→ **Data segment**:
— Begin —

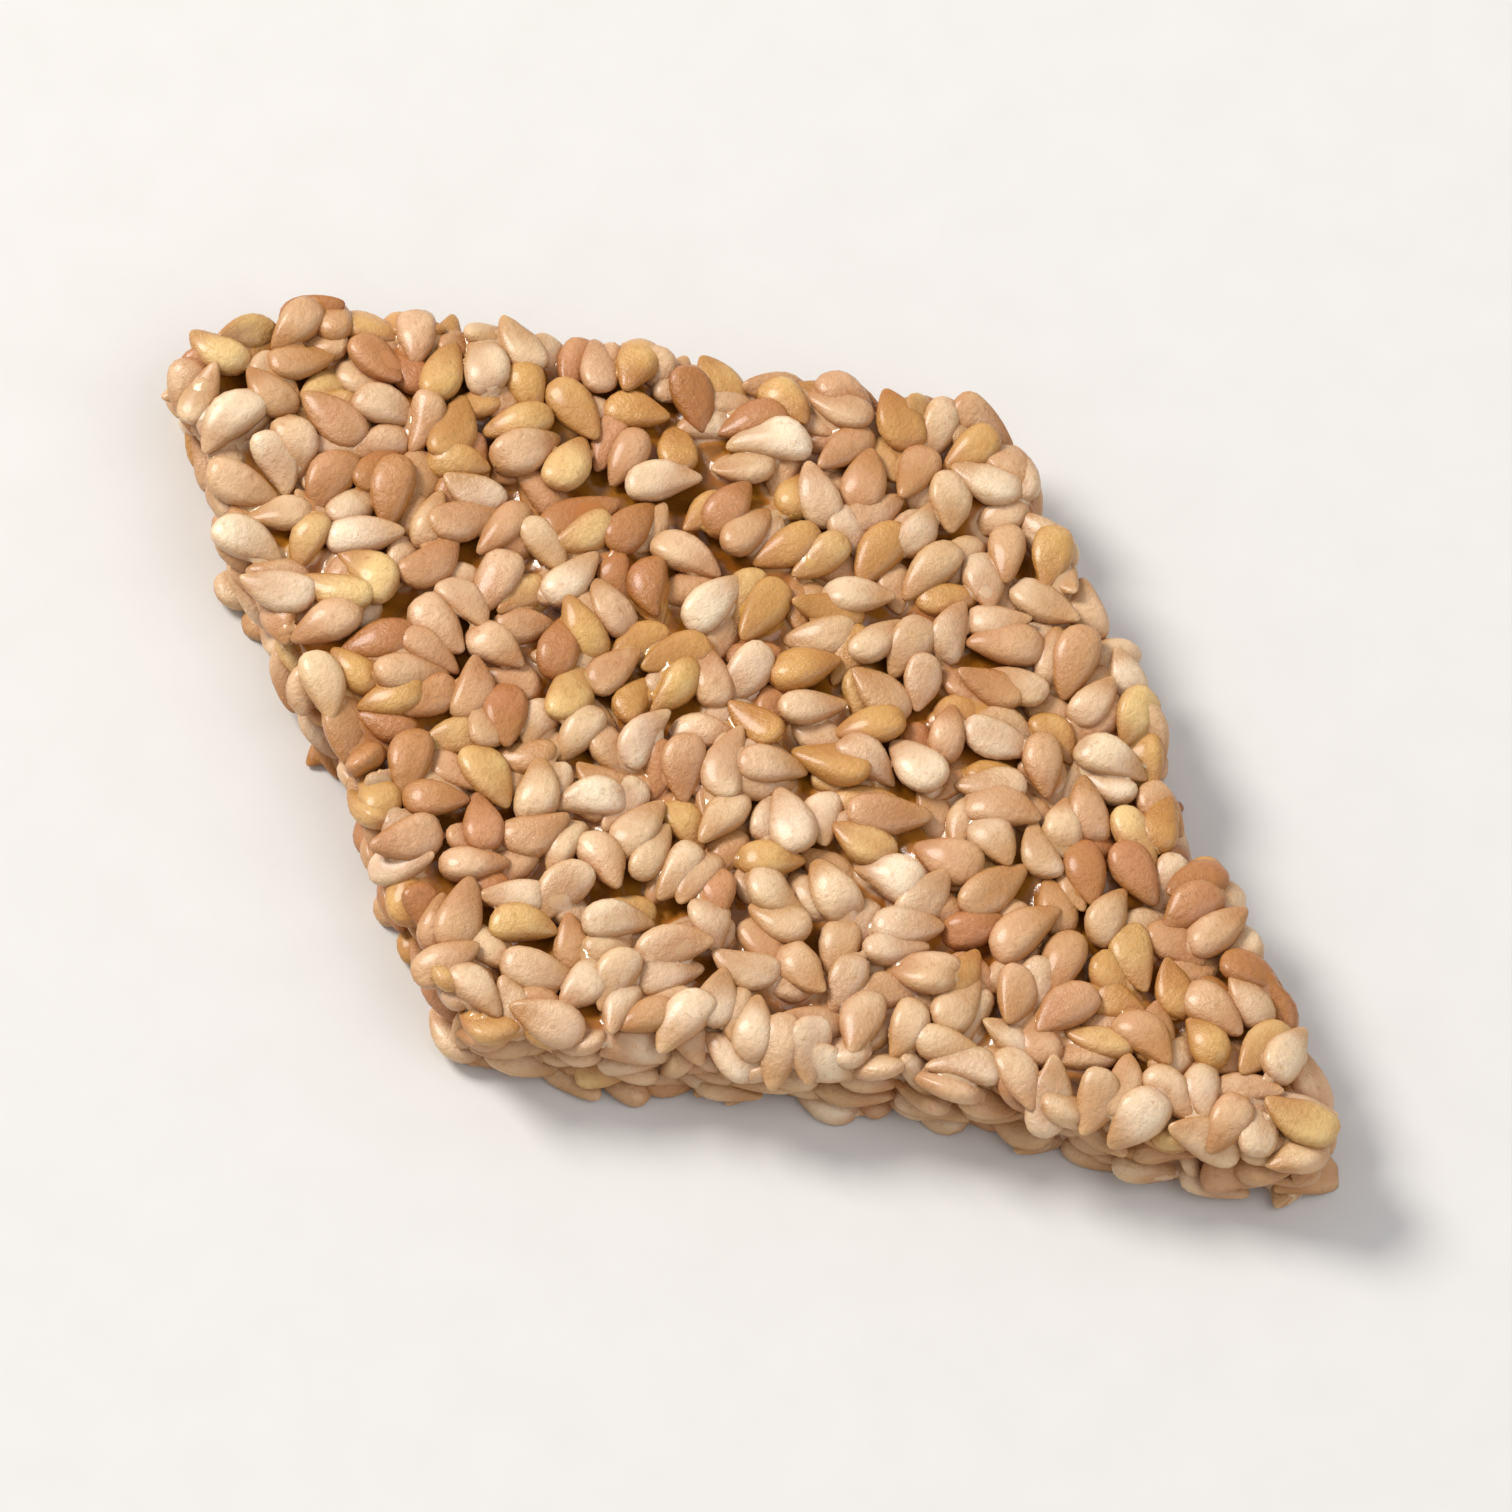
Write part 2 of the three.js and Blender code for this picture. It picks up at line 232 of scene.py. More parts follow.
def spread_out(count, draw_trial, whole=math.inf, taken=()):
    """Lays count seeds, each at whichever random trial is furthest from those laid before.
    A trial is (place, heading), or None outside the field; whole is the length of a field that closes."""
    taken = list(taken)
    laid = []
    while len(laid) < count:
        trials = [trial for trial in (draw_trial() for _ in range(TRIALS)) if trial]
        if not trials:
            continue
        spots = np.array([place for place, _ in trials])
        headings = np.array([heading for _, heading in trials])
        points = spots[:, None] + SPACING_REACH * np.exp(1j * headings)[:, None] * np.array((-1, 0, 1))
        pick = 0
        if taken:
            apart = points[:, :, None] - np.array(taken)
            across = abs(apart.real)
            across = np.minimum(across, whole - across)
            pick = np.hypot(across, apart.imag).min((1, 2)).argmax()
        taken += list(points[pick])
        laid.append(trials[pick])
    return laid


def face_trials(margin, draw):
    low = complex(OUTLINE.real.min(), OUTLINE.imag.min())
    span = complex(OUTLINE.real.max(), OUTLINE.imag.max()) - low

    def trial():
        u = low.real + span.real * draw()
        v = low.imag + span.imag * draw()
        heading = 2 * math.pi * draw()
        return None if rim_at(complex(u, v))[0] < margin else (complex(u, v), heading)

    return trial


def turn_about(axis, angle):
    """The matrix of a turn by angle radians about an axis of unit length."""
    x, y, z = axis
    skew = np.array(((0, -z, y), (z, 0, -x), (-y, x, 0)))
    return np.eye(3) + math.sin(angle) * skew + (1 - math.cos(angle)) * skew @ skew


def seed_turn(heading, pitch, roll):
    about_z = turn_about((0, 0, 1), heading)
    return about_z @ turn_about((0, 1, 0), pitch) @ turn_about((1, 0, 0), roll)


def seed_size(draw, n, count):
    return around(draw, 1 + SIZE_FALL * (0.5 - n / count), SIZE_SPREAD)


def under_sink(n, count, least_most):
    """How much deeper the seed lies that is number n of those below the first layer."""
    least, most = least_most
    return 0 if n < 0 else least + (most - least) * n / count


def top_seeds():
    """(middle, turn, size) of each seed on the rolled face. The later ones lie deeper, in the gaps."""
    trial = face_trials(TOP_MARGIN, random_stream(PLACE_START))
    draw = random_stream(POSE_START)
    seeds = []
    for n, (place, heading) in enumerate(spread_out(TOP_SEEDS + UNDER_TOP_SEEDS, trial)):
        size = seed_size(draw, min(n, TOP_SEEDS), TOP_SEEDS)
        tilt = TOP_TILT if n < TOP_SEEDS else UNDER_TOP_TILT
        pitch = math.radians(around(draw, 0, tilt))
        roll = math.radians(around(draw, 0, tilt))
        sink = TOP_SINK_LEAST + TOP_SINK_MORE * draw()
        sink += under_sink(n - TOP_SEEDS, UNDER_TOP_SEEDS, UNDER_TOP_SINK)
        inside, outward = rim_at(place)
        rim = max(0, 1 - float(inside) / RIM_WIDTH)
        lean = turn_about((-outward.imag, outward.real, 0), math.radians(RIM_LEAN) * rim)
        middle = (place.real, place.imag, CARAMEL_HEIGHT - sink - RIM_DROP * rim**2)
        seeds.append((middle, lean @ seed_turn(heading, pitch, roll), size))
    return seeds


def side_seeds():
    """Seeds in the cut sides, laid over the unrolled cut."""
    place_draw = random_stream(PLACE_START + 1)
    low, high = SIDE_BAND

    def trial():
        place = complex(ROUND * place_draw(), low + (high - low) * place_draw())
        return place, math.radians(around(place_draw, 0, SIDE_SLOPE))

    draw = random_stream(POSE_START + 1)
    ends = np.cumsum(SIDE_LENGTHS)
    seeds = []
    for n, (spot, slope) in enumerate(spread_out(SIDE_SEEDS + UNDER_SIDE_SEEDS, trial, ROUND)):
        piece = int(np.searchsorted(ends, spot.real))
        ahead = SIDES[piece] / SIDE_LENGTHS[piece]
        size = seed_size(draw, min(n, SIDE_SEEDS), SIDE_SEEDS)
        sink = around(draw, SIDE_SINK, SIDE_SINK_SPREAD)
        sink += under_sink(n - SIDE_SEEDS, UNDER_SIDE_SEEDS, UNDER_SIDE_SINK)
        swing = math.radians(around(draw, 0, SIDE_SWING if n < SIDE_SEEDS else UNDER_SIDE_SWING))
        roll = math.radians(around(draw, 0, SIDE_ROLL if n < SIDE_SEEDS else UNDER_SIDE_ROLL))
        facing = math.pi if draw() < 0.5 else 0
        along = spot.real - (ends[piece] - SIDE_LENGTHS[piece])
        middle = OUTLINE[piece] + ahead * along + 1j * ahead * sink
        turn = seed_turn(math.atan2(ahead.imag, ahead.real) + facing + swing, slope, roll)
        seeds.append(((middle.real, middle.imag, spot.imag), turn, size))
    return seeds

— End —

→ **Set task**:
Reproduce the material verbatim, line by line.

→ **Response for this exercise**:
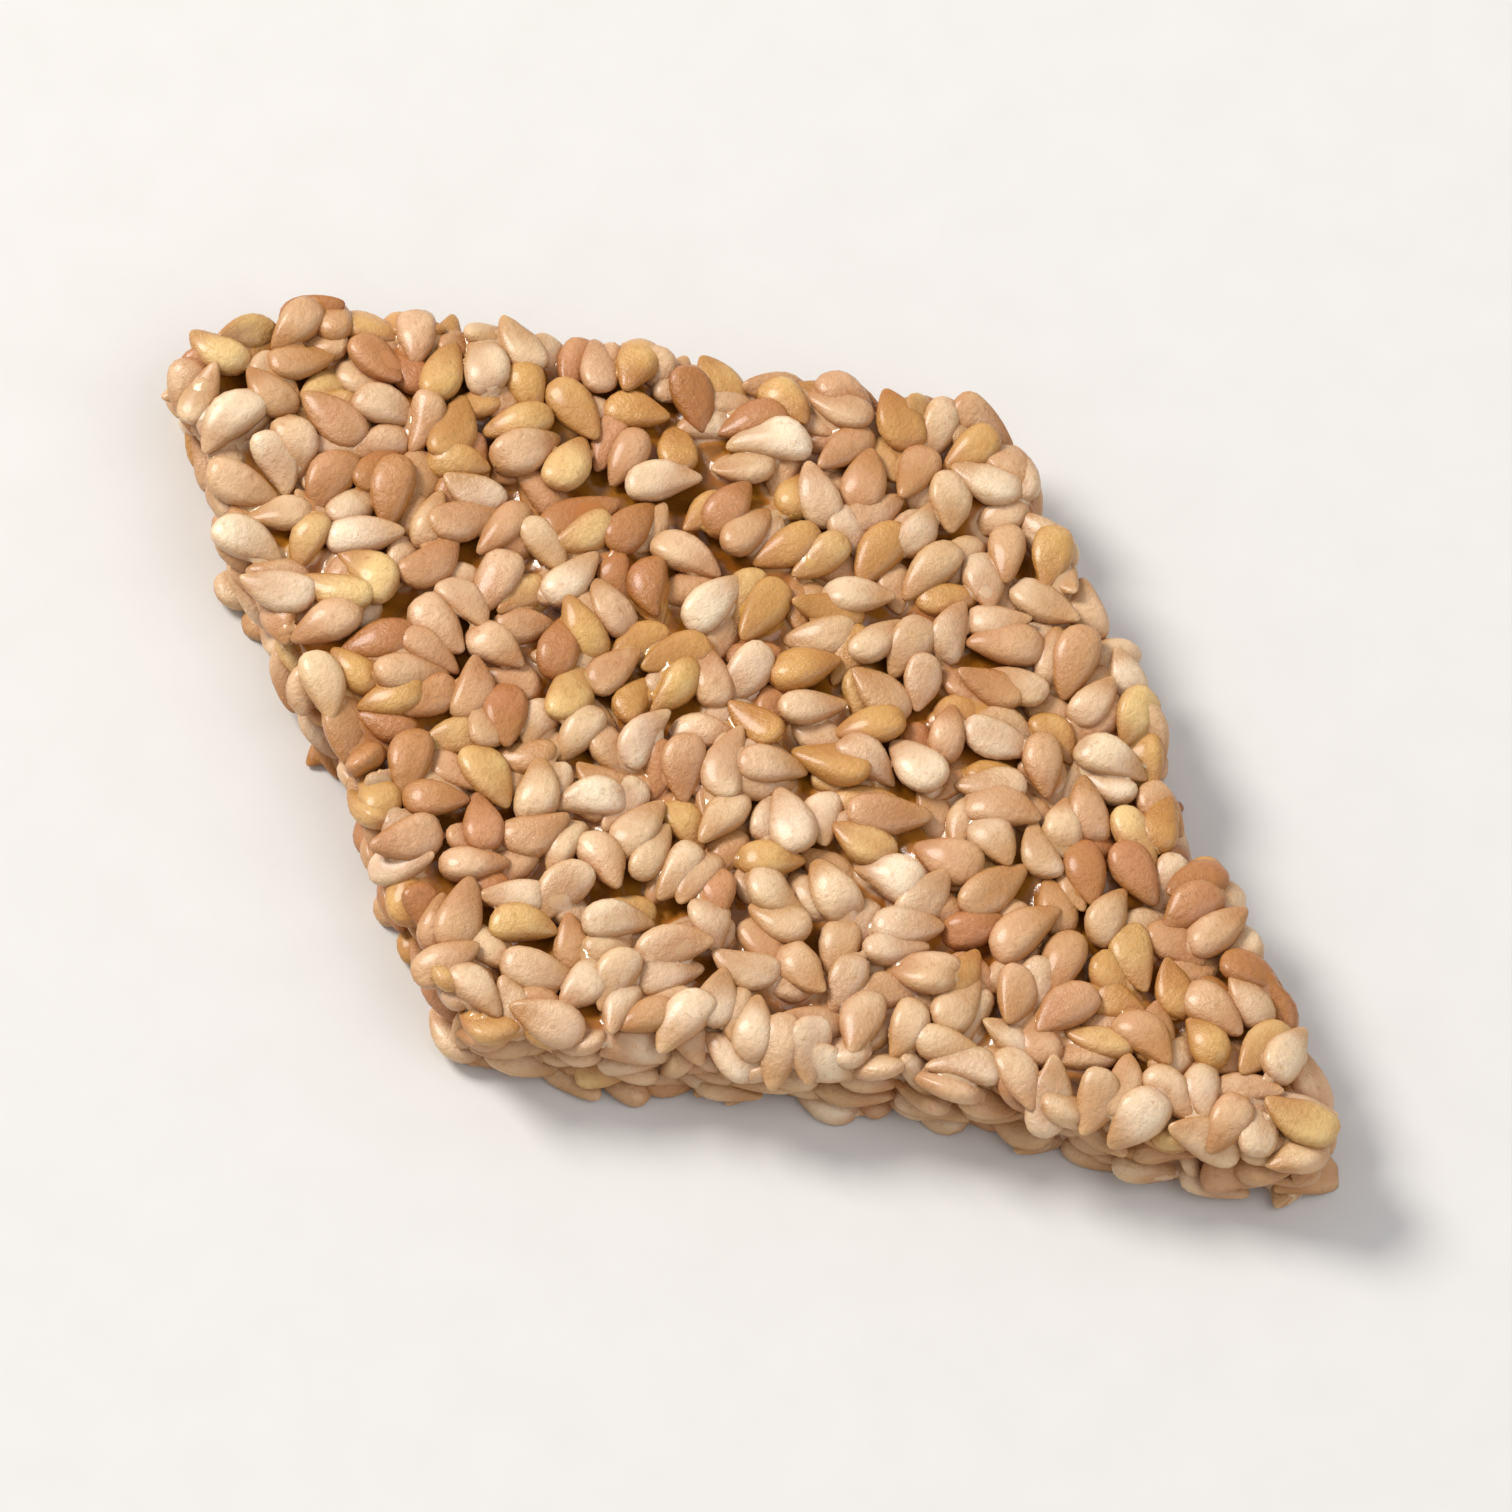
Write part 2 of the three.js and Blender code for this picture. It picks up at line 232 of scene.py. More parts follow.
def spread_out(count, draw_trial, whole=math.inf, taken=()):
    """Lays count seeds, each at whichever random trial is furthest from those laid before.
    A trial is (place, heading), or None outside the field; whole is the length of a field that closes."""
    taken = list(taken)
    laid = []
    while len(laid) < count:
        trials = [trial for trial in (draw_trial() for _ in range(TRIALS)) if trial]
        if not trials:
            continue
        spots = np.array([place for place, _ in trials])
        headings = np.array([heading for _, heading in trials])
        points = spots[:, None] + SPACING_REACH * np.exp(1j * headings)[:, None] * np.array((-1, 0, 1))
        pick = 0
        if taken:
            apart = points[:, :, None] - np.array(taken)
            across = abs(apart.real)
            across = np.minimum(across, whole - across)
            pick = np.hypot(across, apart.imag).min((1, 2)).argmax()
        taken += list(points[pick])
        laid.append(trials[pick])
    return laid


def face_trials(margin, draw):
    low = complex(OUTLINE.real.min(), OUTLINE.imag.min())
    span = complex(OUTLINE.real.max(), OUTLINE.imag.max()) - low

    def trial():
        u = low.real + span.real * draw()
        v = low.imag + span.imag * draw()
        heading = 2 * math.pi * draw()
        return None if rim_at(complex(u, v))[0] < margin else (complex(u, v), heading)

    return trial


def turn_about(axis, angle):
    """The matrix of a turn by angle radians about an axis of unit length."""
    x, y, z = axis
    skew = np.array(((0, -z, y), (z, 0, -x), (-y, x, 0)))
    return np.eye(3) + math.sin(angle) * skew + (1 - math.cos(angle)) * skew @ skew


def seed_turn(heading, pitch, roll):
    about_z = turn_about((0, 0, 1), heading)
    return about_z @ turn_about((0, 1, 0), pitch) @ turn_about((1, 0, 0), roll)


def seed_size(draw, n, count):
    return around(draw, 1 + SIZE_FALL * (0.5 - n / count), SIZE_SPREAD)


def under_sink(n, count, least_most):
    """How much deeper the seed lies that is number n of those below the first layer."""
    least, most = least_most
    return 0 if n < 0 else least + (most - least) * n / count


def top_seeds():
    """(middle, turn, size) of each seed on the rolled face. The later ones lie deeper, in the gaps."""
    trial = face_trials(TOP_MARGIN, random_stream(PLACE_START))
    draw = random_stream(POSE_START)
    seeds = []
    for n, (place, heading) in enumerate(spread_out(TOP_SEEDS + UNDER_TOP_SEEDS, trial)):
        size = seed_size(draw, min(n, TOP_SEEDS), TOP_SEEDS)
        tilt = TOP_TILT if n < TOP_SEEDS else UNDER_TOP_TILT
        pitch = math.radians(around(draw, 0, tilt))
        roll = math.radians(around(draw, 0, tilt))
        sink = TOP_SINK_LEAST + TOP_SINK_MORE * draw()
        sink += under_sink(n - TOP_SEEDS, UNDER_TOP_SEEDS, UNDER_TOP_SINK)
        inside, outward = rim_at(place)
        rim = max(0, 1 - float(inside) / RIM_WIDTH)
        lean = turn_about((-outward.imag, outward.real, 0), math.radians(RIM_LEAN) * rim)
        middle = (place.real, place.imag, CARAMEL_HEIGHT - sink - RIM_DROP * rim**2)
        seeds.append((middle, lean @ seed_turn(heading, pitch, roll), size))
    return seeds


def side_seeds():
    """Seeds in the cut sides, laid over the unrolled cut."""
    place_draw = random_stream(PLACE_START + 1)
    low, high = SIDE_BAND

    def trial():
        place = complex(ROUND * place_draw(), low + (high - low) * place_draw())
        return place, math.radians(around(place_draw, 0, SIDE_SLOPE))

    draw = random_stream(POSE_START + 1)
    ends = np.cumsum(SIDE_LENGTHS)
    seeds = []
    for n, (spot, slope) in enumerate(spread_out(SIDE_SEEDS + UNDER_SIDE_SEEDS, trial, ROUND)):
        piece = int(np.searchsorted(ends, spot.real))
        ahead = SIDES[piece] / SIDE_LENGTHS[piece]
        size = seed_size(draw, min(n, SIDE_SEEDS), SIDE_SEEDS)
        sink = around(draw, SIDE_SINK, SIDE_SINK_SPREAD)
        sink += under_sink(n - SIDE_SEEDS, UNDER_SIDE_SEEDS, UNDER_SIDE_SINK)
        swing = math.radians(around(draw, 0, SIDE_SWING if n < SIDE_SEEDS else UNDER_SIDE_SWING))
        roll = math.radians(around(draw, 0, SIDE_ROLL if n < SIDE_SEEDS else UNDER_SIDE_ROLL))
        facing = math.pi if draw() < 0.5 else 0
        along = spot.real - (ends[piece] - SIDE_LENGTHS[piece])
        middle = OUTLINE[piece] + ahead * along + 1j * ahead * sink
        turn = seed_turn(math.atan2(ahead.imag, ahead.real) + facing + swing, slope, roll)
        seeds.append(((middle.real, middle.imag, spot.imag), turn, size))
    return seeds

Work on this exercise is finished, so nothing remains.